Large Language Models (LLMs) have made significant strides in addressing various reasoning tasks, such as math problems, code generation, and planning. However, as these tasks become more complex, LLMs struggle with inconsistencies, hallucinations, and errors. This is especially true for tasks requiring multiple reasoning steps, which often operate on a “System 1” level of thinking – fast and instinctive but often inaccurate. The requirement for a more deliberative, “System 2” thinking approach is needed for better accuracy and consistency.
Several approaches have been used to tackle these challenges, such as Supervised Fine-Tuning (SFT), Reinforcement Learning from Human Feedback (RLHF), Direct Preference Optimization (DPO), and Aligner methods to align the LLM outputs with human expectations. Tree-of-Thoughts (ToT), A* search, and Monte Carlo Tree Search (MCTS) methodologies have been employed to improve its planning capabilities. While these techniques have shown promise, they often necessitate high computational power, expert adjustments, or task-specific modifications, thereby restricting their generalizability and productivity.
To address these issues, researchers from Skywork AI and Nanyang Technological University have developed Q*, a framework designed to improve the multistep reasoning capabilities of LLMs through deliberate planning. Q* perceives LLM reasoning as a Markov Decision Process (MDP), where the state considers the initial input, previous reasoning steps, and the action analogizes the next reasoning step, and the reward gauges task success. Q* introduces methods for deriving optimal Q-values for state-action pairs, which includes offline reinforcement learning, optimal sequence selection, and stronger LLM completion. Framing multi-step reasoning as a heuristic search issue, Q* employs Q-value models within an A* search frame, aiding LLMs to select the best next steps effectively.
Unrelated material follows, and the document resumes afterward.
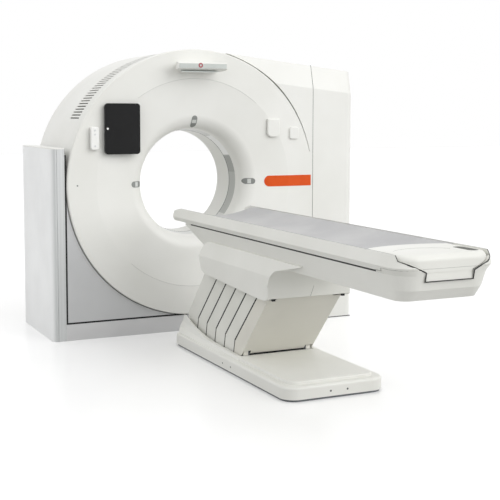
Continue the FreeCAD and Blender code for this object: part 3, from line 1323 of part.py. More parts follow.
def make_accessory_rails():
    """Black strips between the tub and the side rails."""
    body = new_body("accessory_rails")
    outer = "tub_top_half + strip_proud_side"
    bar = slab(body, "XY", [box_outline(outer + " - strip_width", "-block_start + seat",
                                        outer, "-tub_nose_top - strip_lead")],
               "tub_top", "tub_top + strip_height")
    other_side(body, [bar])


def make_side_rails():
    """White rails with a bevelled outer face; their foot ends turn inwards as toes."""
    body = new_body("side_rails")
    levels = [("rail_low_half", "toe_lean_low", "rail_low"), ("rail_belly_half", "0", "rail_belly"),
              ("rail_top_half", "toe_lean_top", "rail_top")]
    plans = []
    for half, lean, height in levels:
        foot, radius = "(rail_toe - " + lean + ")", "(toe_round - " + lean + ")"
        plans.append(new_sketch(body, "XY", [tub_plan(half, foot, "rail_tip", radius)], height))
    lofted(body, plans[:2])
    lofted(body, plans[1:])
    slab(body, "XZ", [box_outline("-rail_gap_half", "rail_low - 1", "rail_gap_half", "rail_top + 1")],
         "-rail_toe + toe_depth", "-rail_tip + 1", cut=True)
    slab(body, "XZ", [notch_outline("rail_low - 1")], "-rail_toe - 1", "-rail_toe + toe_depth + 1",
         cut=True)
    outside = "rail_belly_half + 1"
    slab(body, "XY", [box_outline("-(" + outside + ")", "-rail_toe - 1", outside,
                                  "-block_start + seat")],
         "rail_low - 1", "block_top + seat", cut=True)
    slab(body, "YZ", [[
        ("-rail_tip - tip_length", "rail_top + 1"), ("-rail_tip - tip_length", "rail_top"),
        ("-rail_tip + 1", "rail_top - tip_drop"), ("-rail_tip + 1", "rail_top + 1")]],
         "-(" + outside + ")", outside, cut=True)


def make_guide_strips():
    body = new_body("guide_strips")
    inner = "channel_half + guide_inset"
    strip = slab(body, "XY", [box_outline(inner, "-rail_toe + toe_depth + guide_toe",
                                          inner + " + guide_width", "-tub_nose_top - guide_end")],
                 "tub_top", "top_under - seat")
    other_side(body, [strip])


# --- Table: sliding top ------------------------------------------------------------------------

def make_tabletop():
    """Hollowed board; the end cap's bowed edge cuts into its foot end."""
    body = new_body("tabletop")
    slab(body, "XZ", [[
        ("-top_half", "top_rim - top_edge"), ("-top_under_half", "top_under"),
        ("top_under_half", "top_under"), ("top_half", "top_rim - top_edge"), ("top_half", "top_rim"),
        ("-top_half", "top_rim", "top_radius", -1)]],
         "-top_end", "-top_head")
    slab(body, "XY", [[
        ("-top_half - 1", "-top_end - 1"), ("top_half + 1", "-top_end - 1"),
        ("top_half", "-top_end"), ("-top_half", "-top_end", "bow_radius", 1)]],
         "top_under - 1", "top_rim + 1", cut=True)
    corner = corner_cut(body, "top_half", "-top_head", "head_round", 1, "top_under - 1", "top_rim + 1")
    other_side(body, [corner])


def make_end_cap():
    """Moulded foot end of the tabletop, with its tongue and hand grip."""
    body = new_body("tabletop_end_cap")
    edge_place = "-top_end - seat"
    slab(body, "XY", [[
        ("cap_half", edge_place), ("top_half", edge_place),
        ("-top_half", edge_place, "bow_radius", 1),
        ("-cap_half", edge_place), ("-cap_half", "-cap_end + cap_round"),
        ("-cap_half + cap_round", "-cap_end", "cap_round", 1),
        ("cap_half - cap_round", "-cap_end"),
        ("cap_half", "-cap_end + cap_round", "cap_round", 1)]],
         "top_under", "cap_top")
    rounded(body, "cap_edge", lambda edge: near(edge.BoundBox.ZMin, "cap_top")
            and edge.BoundBox.YMin < number("-cap_end + tongue_depth"))
    corner = slab(body, "XZ", [[
        ("cap_half + 1", "top_under - 1"), ("cap_half + 1", "rail_top - toe_slope + cap_clear"),
        ("cap_half", "rail_top - toe_slope + cap_clear"),
        ("tongue_half", "top_under + notch_rise + cap_clear"), ("tongue_half", "top_under - 1")]],
                  "-cap_end - 1", "-rail_toe + toe_depth + cap_clear", cut=True)
    other_side(body, [corner])
    slab(body, "XZ", [box_outline("-tongue_half", "tongue_low", "tongue_half", "top_under + 1")],
         "-cap_end + cap_sink", "-cap_end + tongue_depth")
    slab(body, "XY", [round_outline("grip_inner", "-cap_end + grip_end", "grip_outer",
                                    "-cap_end + grip_end + grip_length", "grip_depth")],
         "cap_top - grip_depth", "cap_top + 1", cut=True)


def make_carriage():
    body = new_body("tabletop_carriage")
    slab(body, "XZ", [box_outline("-carriage_half", "channel_floor + carriage_clear", "carriage_half",
                                  "top_under")],
         "-carriage_front - carriage_length", "-carriage_front")


# --- Build, check and write --------------------------------------------------------------------

make_front_cover()
make_drum_shell()
make_rear_cover()
make_bore_liner()
make_light_ring()
make_laser_windows()
make_plinth()
make_shadow_strip()
make_column()
make_column_cap()
make_corner_panel()
make_rear_panel()
make_tower_upper()
make_tower_side()
make_display_hood()
make_display_strip()
make_tablet()
make_remote()
make_holders()
make_label_plate()
make_stationary_frame()
make_frame_leg()
make_bearing()
make_rotor()
make_drive()
make_base()
make_pivot_rails("lower_pivot_rails", "base_plate", "lift_low + rail_edge", "lift_low", "0",
                 "running_gap", "running_gap")
make_pivot_rails("upper_pivot_rails", "lift_high - rail_edge", "tub_low", "lift_high", "arm_shift",
                 "running_gap", "open_gap")
make_lift_motor()
make_arm("lift_front_arm", "front_pivot", "flange_inner")
make_foot_plate()
make_slats()
make_arm("lift_rear_arm", "rear_pivot", "rear_inner")
make_rear_plate()
make_housing()
make_tub()
make_accessory_rails()
make_side_rails()
make_guide_strips()
make_tabletop()
make_end_cap()
make_carriage()

doc.recompute()
failed = [item.Label for item in doc.Objects if "Invalid" in item.State or "Error" in item.State]
pieces = [item for item in doc.Objects if item.TypeId in ("PartDesign::Body", "Part::Feature")
          and item.getParentGeoFeatureGroup() is None]
for piece in pieces:
    if piece.Shape.isNull() or not piece.Shape.isValid() or not piece.Shape.Solids:
        failed.append(piece.Label)
if failed:
    raise RuntimeError("these did not build: " + ", ".join(sorted(set(failed))))

os.makedirs("parts", exist_ok=True)
for piece in pieces:
    piece.Shape.exportStep("parts/%s.step" % piece.Label)
print("%d pieces" % len(pieces))
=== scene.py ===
# %% [markdown]
# # A computed-tomography scanner, dressed for its photograph
#
# The model that this lesson starts from is already complete as a machine: every cover, rail,
# hinge and button is a solid of its own, in metres, with +Z up and the origin on the floor below
# the middle of the bore. Here it gets its finishes, the thin trim that is too fine for the
# solids, a studio and a camera.

# %% Load the fixed model and put its placement into its meshes
from math import cos, degrees, pi, radians, sin

import bpy
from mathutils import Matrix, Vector


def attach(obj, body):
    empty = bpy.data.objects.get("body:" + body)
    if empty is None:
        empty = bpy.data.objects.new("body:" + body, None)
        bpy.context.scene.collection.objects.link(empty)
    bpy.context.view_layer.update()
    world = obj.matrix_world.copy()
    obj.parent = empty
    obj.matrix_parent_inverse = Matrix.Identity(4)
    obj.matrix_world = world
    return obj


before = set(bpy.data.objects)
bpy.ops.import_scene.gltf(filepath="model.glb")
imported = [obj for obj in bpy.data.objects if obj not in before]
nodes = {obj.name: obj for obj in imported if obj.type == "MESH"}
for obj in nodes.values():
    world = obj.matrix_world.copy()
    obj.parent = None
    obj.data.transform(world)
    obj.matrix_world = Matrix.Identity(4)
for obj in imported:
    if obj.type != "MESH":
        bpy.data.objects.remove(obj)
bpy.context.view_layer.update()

GROUND = "gantry_and_base"
BORE_HEIGHT = 0.998

# %% [markdown]
# ## The camera
#
# The picture was taken from the table's left, at about the height of a person's chest, with a
# longish lens. A lens shift keeps the upright edges nearly parallel while the machine sits low
# in the frame, as it does in a catalogue picture.

# %% Camera at the photograph's angle
IMAGE_SIDE = 500
FOCAL_PIXELS = 1044.1
CENTRE_PIXEL = (230.87, 205.49)
TURN, TILT = 0.4324, 0.0871
FILM_WIDTH, CAMERA_PLACE = 36, (-2.715, -6.770, 1.456)

lens = bpy.data.cameras.new("studio_camera")
lens.sensor_width = FILM_WIDTH
lens.lens = FILM_WIDTH * FOCAL_PIXELS / IMAGE_SIDE
lens.shift_x = 0.5 - CENTRE_PIXEL[0] / IMAGE_SIDE
lens.shift_y = CENTRE_PIXEL[1] / IMAGE_SIDE - 0.5
camera = bpy.data.objects.new("studio_camera", lens)
bpy.context.collection.objects.link(camera)
camera.location = CAMERA_PLACE
camera.rotation_euler = (pi / 2 - TILT, 0, -TURN)
bpy.context.scene.camera = camera
print("lens %.1f mm" % lens.lens)

# %% [markdown]
# ## Colours and nodes
#
# A colour picked from a picture is written as a hex code in sRGB, but the renderer works with
# linear light, so one function turns the one into the other. A second small function adds a node
# with its settings and links, which keeps each finish down to the few lines that make it
# different.

# %% A colour from its code, and one node
def tone(code, alpha=1.0):
    """Linear colour of an sRGB hex code."""
    levels = [int(code[i:i + 2], 16) / 255 for i in (0, 2, 4)]
    linear = [v / 12.92 if v <= 0.04045 else ((v + 0.055) / 1.055) ** 2.4 for v in levels]
    return (*linear, alpha)


def add(tree, kind, links=None, **settings):
    """Adds one node; links map a socket's name to its value or to the socket that feeds it."""
    node = tree.nodes.new("ShaderNode" + kind)
    for name, value in settings.items():
        setattr(node, name, value)
    for name, value in (links or {}).items():
        if isinstance(value, bpy.types.NodeSocket):
            tree.links.new(value, node.inputs[name])
        else:
            node.inputs[name].default_value = value
    return node


print("mid grey 808080 is %.3f in linear light" % tone("808080")[0])

# %% [markdown]
# Every finish here starts from one shader, gets a slight drift of its tone and then a fine
# relief. Three helpers do these steps. They work on Object coordinates, which for every piece
# are metres in the model, so a pattern's size can be given in millimetres.

# %% Shader, drift of tone and relief
LOW, HIGH = 0.35, 0.65    # nearly all of a noise texture lies between these two levels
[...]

Q* proved its efficacy across various reasoning tasks. It enhanced Llama-2-7b to achieve 80.8% accuracy on the GSM8K dataset, outpacing ChatGPT-turbo. For the MATH dataset, Q* upgraded Llama-2-7b and DeepSeekMath-7b to achieve 55.4% accuracy, outshining models like Gemini Ultra (4-shot). Moreover, Q* elevated CodeQwen1.5-7b-Chat’s performance to 77.0% accuracy on the MBPP dataset in code generation tasks. These results consistently demonstrate Q*’s ability to improve LLM performance across math reasoning and code-generation tasks, outperforming typical methods and even some closed-source models.
Q* is demonstrating the potential to significantly enhance LLMs’ problem-solving abilities and outperform established techniques. It represents a significant advancement in the field of AI by introducing a robust deliberative framework, enhancing LLMs’ ability to solve complex problems without needing task-specific fine-tuning. Extensive experimentation in math reasoning and code generation underscores Q*’s superior performance, indicating its potential to significantly enhance LLM’s complex reasoning skills, saving computational resources while preserving high performance across a wide array of tasks.